# Simon & Simon Dodge pickup



## Seashark

This is a project I've been wanting to do for about a decade; I finally got the parts together to do it. I have yet to do the weathering or add the lights and winch for the bumper, I might just leave it this way for a while. I am also hoping to create some 'Power wagon' decals for it soon...


----------



## Kanaan

Simon & Simon was one of my FAVORITE detective shows of the 80s. Jameson Parker and Gerald McRaney were awesome. I never thought I'd see anyone do a model of the truck! EXCELLENT!!!!


----------



## jingles

nice truck, havn't seen that one for a few years :thumbsup:


----------



## spencer1984

Very cool!


----------



## Seashark

Kanaan said:


> Simon & Simon was one of my FAVORITE detective shows of the 80s. Jameson Parker and Gerald McRaney were awesome. I never thought I'd see anyone do a model of the truck! EXCELLENT!!!!
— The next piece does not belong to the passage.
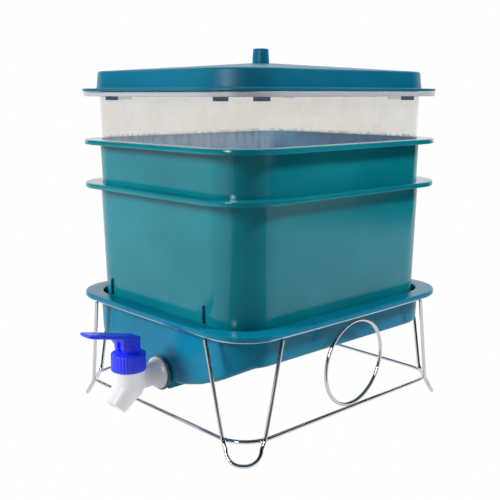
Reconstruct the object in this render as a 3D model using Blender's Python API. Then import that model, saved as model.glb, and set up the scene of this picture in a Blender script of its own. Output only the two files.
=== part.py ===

Thanks! S&S was one of my favorite detective shows too and I whole heartedly agree; Parker and McRaney had great chemsitry! 

jingles, spencer1984, thank you very much! :wave:


----------



## superduty455

Seashark, nice work on something you never see anymore. Once you get those lights added you'll have a dead ringer. Thanks for sharing!
Chris


----------



## irishtrek

Weather the truck, it will look more realistic that way.
Are you going to make AJs Camaro next or the '57 he had in the first season?
And I also like whatching Simon&Simon as well.


----------



## Seashark

superduty455, thanks!

irishtrek, I'll be weathering the truck at some point. I am also considering doing AJ's Camero; not so much the '57.


----------



## 71 Charger 500

WHOA!!!! I love this thing!!!!! Back when trucks were trucks! I wish Round2 would re-issue the old MPC Dodge Adventurer Pickups. Now I need to hit the web and check out more pics of this truck, I'd forgetten all about this thing. Very nice job on the old Dodge!:thumbsup:


----------



## rickbartonjr

Nice truck!


----------



## 440 dakota

coming along nice will be looking forward to seeing more


----------



## irishtrek

So, Seashark it's been almost 2 years since you started thus thread, any new pics??????


----------



## Seashark

No, sadly; since starting the thread I've not done a single thing to the kit. Still stuck on the "Power Wagon" markings, thanks for checking in though, irishtrek!


----------



## Ductapeforever

Seashark said:


> No, sadly; since starting the thread I've not done a single thing to the kit. Still stuck on the "Power Wagon" markings, thanks for checking in though, irishtrek!



I do custom decals, I might be able to help with those. Inexpensively..I might add.


----------